Notice that whether Up/Down is 0 or 1, the T input of the first flip flop is always 1. This is necessary because when you count the Least Significant Bit is always changing. If Up/Down=0, then the second column of AND gates is getting nullified. So, the input T of a flip flop is getting 1 only if all the previous inverse outputs are 1. For example, if A0=0 and A1=0, then A0’=1 and A1’=1. That means T2=1 and in the next clock period A2=A2′. That means Up/Down=0 starts a Down count. Of course, Up/Down=1 starts an Up count. In addition, if every flip flop is in 0 (1) state and the Up/Down pin is 0 (1), the counter resets itself to 1111 (0000).

When Count/Load=1, we get the circuit below.

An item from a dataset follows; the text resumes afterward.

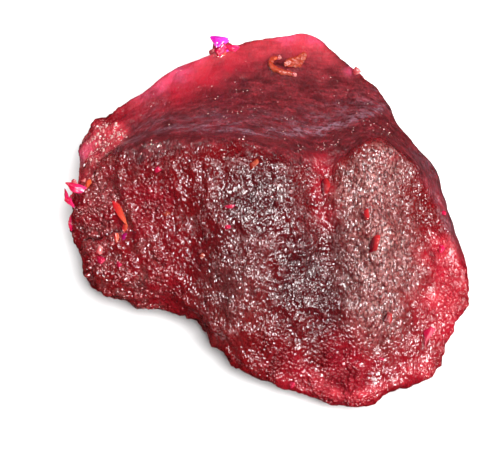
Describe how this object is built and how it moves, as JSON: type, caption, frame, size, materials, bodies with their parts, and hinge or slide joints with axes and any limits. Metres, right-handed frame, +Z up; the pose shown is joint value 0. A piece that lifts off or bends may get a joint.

I don’t think there is much to explain. A T Flip-flop connected with a XOR gate like that is a D Flip-flop. Remember that the output of a XOR gate is 0 if its inputs are equal and 1 otherwise. So, if the output of the T Flip-flop is the same with the input of the XOR gate, then the XOR gate will keep its T input low and the next clock will not change its content. But if the value stored in the T Flip-flop is different than the one we want to store in it, the XOR gate will set high the T input and the next clock will inverse its content. This is how the parallel input mechanism works.